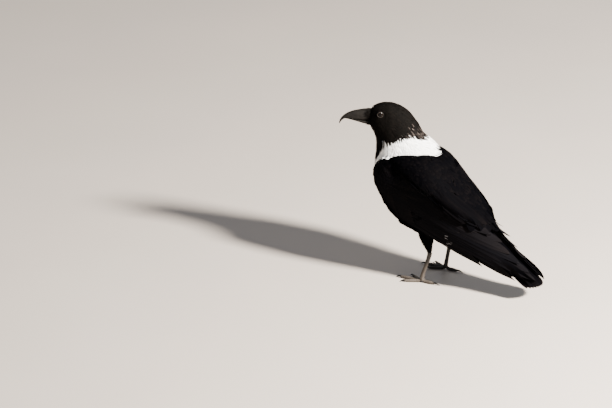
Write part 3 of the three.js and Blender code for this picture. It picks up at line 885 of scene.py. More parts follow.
def feather_tract(coat, name, rng):
    """Adds one tract's feathers to a coat."""
    tract = TRACTS[TRACT_OF[name]]
    place = feather_roots()[name]
    if name == "face":
        place = chosen(place, eye_room(place.row) > 0.0008)
    count = len(place.row)
    lie = lie_of_coat(place)
    stray = np.radians(rng.normal(0, tract.stray, count))[:, None]
    across = np.cross(place.facing, lie)
    lie = lie * np.cos(stray) + across * np.sin(stray)
    size = rng.normal(1, 0.1, count).clip(0.7, 1.3)
    if name == "face":
        size = size * (0.3 + 0.7 * smoothstep(eye_room(place.row), 0.0, LID_EDGE))
    lengths = tract.length * MM * size
    widths = tract.width * MM * size * rng.normal(1, 0.08, count).clip(0.8, 1.2)
    fractions = OUTLINES[tract.outline][0]
    loose, steady = LOOSE, None
    if name in WING_TRACTS:
        loose, steady = WING_LOOSE, WING_STEADY
        lengths = lengths * np.where(marking(place) == WHITE, 0.5, 1.0)
    points, normals = marched(place.row, lie, lengths, fractions, steady=steady)
    held = np.nonzero(form().gap(points[-1]) < loose)[0]
    place, widths, points, normals = chosen(place, held), widths[held], points[:, held], normals[:, held]
    count = len(held)
    beside = 1 - smoothstep(eye_room(place.row), 0.0, LID_EDGE)
    root_lift = (0.3 * beside - tract.sink) * MM
    tip_lift = (tract.lift * rng.normal(1, 0.3, count) - DEEP + 0.25 * beside) * MM
    shown = len(fractions) - 2
    marks = marking(placed(points[shown], normals[shown]))
    if name == "nape":
        faded = rng.random(count) < np.interp(place.plain[:, 2], [244, 256, 276], [0.6, 0.45, 0.05])
        marks = np.where(faded & (marks == HOOD), NAPE, marks)
    # The lesser coverts take the lighter copy of the black: painted light on the shaded side of the wing.
    if name == "lesser_coverts":
        marks = np.where(marks == BLACK, COVERT_PAINTED_LIGHT, marks)
    coat.add(points, normals, widths, tract.outline, SECTION_PLAIN, sizes().vane, (root_lift, tip_lift),
             marks, unwrapped(place), rng, bank=np.radians(rng.normal(0, 4, count)))


# ---- rows of wing and tail feathers ----------------------------------------------------------------
# Places on the folded left wing are given as how far down the back they are and how high off it.
Row = namedtuple("Row", "name count roots tips widths outline shaft lift bank")


def evenly(points, count):
    """Points spread evenly over a line of points."""
    points = np.array(points, dtype=float)
    at = np.linspace(0, len(points) - 1, count)
    return np.stack([np.interp(at, range(len(points)), points[:, k]) for k in range(2)], axis=1)


WING_ROWS = [
    # Outermost (lowest) feather first.
    Row("primaries", 10, [(38, 1), (14, 7), (0, 14), (-22, 20)],
        [(206, 50), (262, 77), (287, 94), (290.5, 99), (284, 100.5), (268, 100.5), (246, 100), (222, 99),
         (199, 98.5), (177, 98)],
        (18, 20), "quill", 0.32, (-0.6, -0.3), 3.5),
    Row("secondaries", 10, [(-20, 26), (44, 66)], [(134, 60), (150, 74), (160, 90)], (19, 22), "quill", 0.36,
        (-0.5, -0.2), 4),
    Row("alula", 6, [(-35, 23), (-24, 26)], [(63, -13), (22, 12)], (11, 12), "covert", 0.4, (-1.1, 0.0), 4),
    Row("primary_coverts", 12, [(24, 0), (-24, 24)], [(86, 5.5), (36, 40)], (13, 13), "covert", 0.4,
        (-1.1, -0.1), 4),
    Row("greater_coverts", 15, [(-26, 28), (36, 68)], [(26, 40), (90, 78)], (13, 15), "covert", 0.42,
        (-1.0, 0.0), 4),
    Row("median_coverts", 20, [(-32, 30), (30, 71)], [(-2, 37), (58, 77)], (9, 11), "covert", 0.45,
        (-1.0, 0.1), 4),
    Row("scapular_fold", 13, [(-6, 82), (30, 91), (96, 96)], [(26, 78), (66, 85), (132, 93)], (13, 13),
        "covert", 0.45, (-1.0, -0.1), 3),
    Row("scapular_edge", 19, [(-20, 69), (24, 78), (66, 83), (120, 97)],
        [(16, 64), (60, 73), (102, 77), (157, 96)], (12, 12), "covert", 0.45, (-1.0, 0.2), 3),
    Row("tertials", 8, [(52, 77), (56, 98)], [(128, 83), (144, 90), (158, 97.5)], (16, 18), "quill", 0.45,
        (-0.9, 0.0), 3.5),
]


# The rows on the side of the wing, which take the lighter copy of the black: painted light on the shaded
# side.
SIDE_ROWS = {"primaries", "secondaries", "alula", "primary_coverts", "greater_coverts", "median_coverts"}


ASIDE = 110.0  # a spine is laid on a wing from this far out to the side
WING_OUT = 0.045  # where a wing is looked for when nothing is met from the side
OUTWARDS = 0.05  # a place whose normal points less to the side than this isn't on a wing's side


def wing_spines(roots, tips, side, fractions):
    """Spines laid on the side of a wing between roots and tips."""
    surface = form()
    inward = Vector((0, -side, 0))
    points, normals = [], []
    before = before_facing = None
    for fraction in fractions:
        at = roots + (tips - roots) * fraction
        start = to_row(on_back(at[:, 0], side * ASIDE, at[:, 1]))
        laid, facing = np.empty_like(start), np.empty_like(start)
        for i, point in enumerate(start):
            place, _, index, _ = surface.tree.ray_cast(point, inward)
            if place is not None and surface.normal[index][1] * side > OUTWARDS:
                laid[i], facing[i] = place, surface.normal[index]
            elif before is None:
                guess = Vector(point)
                guess.y = side * WING_OUT
                place, _, index, _ = surface.tree.find_nearest(guess)
                laid[i], facing[i] = place, surface.normal[index]
            else:
                laid[i] = point
                laid[i][1] = before[i][1]
                facing[i] = before_facing[i]
        before, before_facing = laid, facing
        points.append(laid)
        normals.append(facing)
    points, normals = np.array(points), np.array(normals)
    for _ in range(3):
        points[1:-1] = (points[:-2] + 2 * points[1:-1] + points[2:]) / 4
        normals[1:-1] = unit(normals[:-2] + 2 * normals[1:-1] + normals[2:])
    return points, normals


ROOT_STRAY, TIP_STRAY = 0.5, 0.7  # of the feathers of a row
STACK = 0.3  # how much higher the last feather of a row lies than the first
COVERT_STRENGTH = 1.3  # a covert's thickness against a body feather's


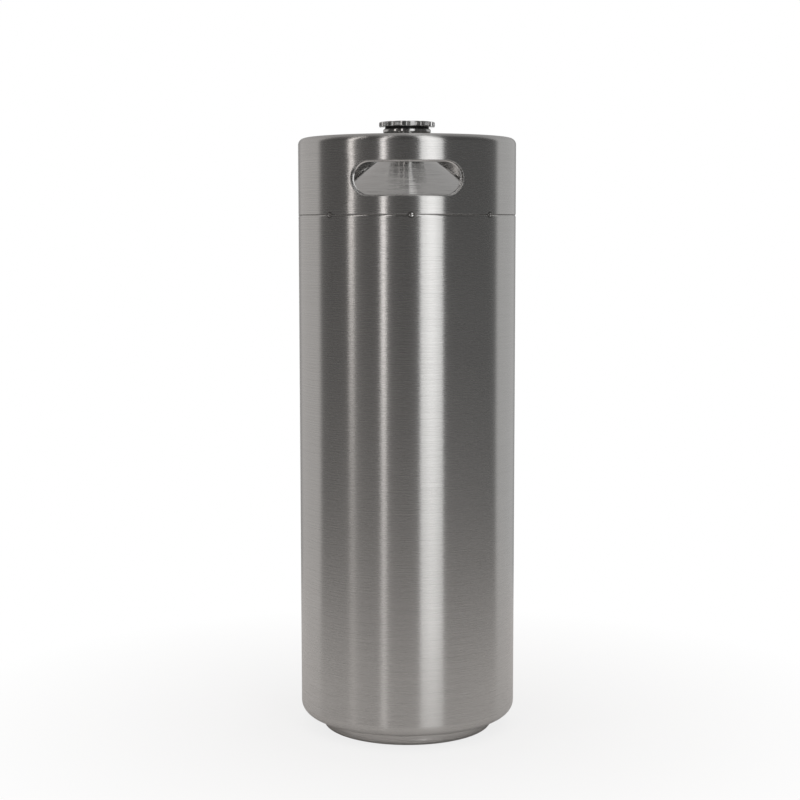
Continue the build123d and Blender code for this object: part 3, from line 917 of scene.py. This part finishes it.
class KEG_OT_handle_ring(bpy.types.Operator):
    """Build the handle ring with its rolled rim and its two finger slots with bevelled lips"""

    bl_idname = "keg.handle_ring"
    bl_label = "Handle ring"

    def execute(self, context):
        sizes = context.scene.keg_ring
        host = linked("keg_host", self.skin(sizes))
        wall = host.modifiers.new("Wall", "SOLIDIFY")
        wall.thickness = sizes.wall
        wall.offset = -1.0
        wall.use_even_offset = True
        edges = host.modifiers.new("Edges", "BEVEL")
        edges.width = sizes.edge_round
        edges.segments = 2
        edges.limit_method = "ANGLE"
        edges.angle_limit = radians(60)
        mesh = smooth(settled(host), finish("brushed_stainless"), 50.0)
        piece("handle_ring_rolled", mesh, "keg", "brushed_stainless", "handle_ring")
        return {"FINISHED"}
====
▸ **Directions**:
Take the line that contains "Continue the build123d" and each line after it down to the last of the records, and retype them exactly; add nothing else.

▸ **Result**:
Continue the build123d and Blender code for this object: part 3, from line 917 of scene.py. This part finishes it.
class KEG_OT_handle_ring(bpy.types.Operator):
    """Build the handle ring with its rolled rim and its two finger slots with bevelled lips"""

    bl_idname = "keg.handle_ring"
    bl_label = "Handle ring"

    def execute(self, context):
        sizes = context.scene.keg_ring
        host = linked("keg_host", self.skin(sizes))
        wall = host.modifiers.new("Wall", "SOLIDIFY")
        wall.thickness = sizes.wall
        wall.offset = -1.0
        wall.use_even_offset = True
        edges = host.modifiers.new("Edges", "BEVEL")
        edges.width = sizes.edge_round
        edges.segments = 2
        edges.limit_method = "ANGLE"
        edges.angle_limit = radians(60)
        mesh = smooth(settled(host), finish("brushed_stainless"), 50.0)
        piece("handle_ring_rolled", mesh, "keg", "brushed_stainless", "handle_ring")
        return {"FINISHED"}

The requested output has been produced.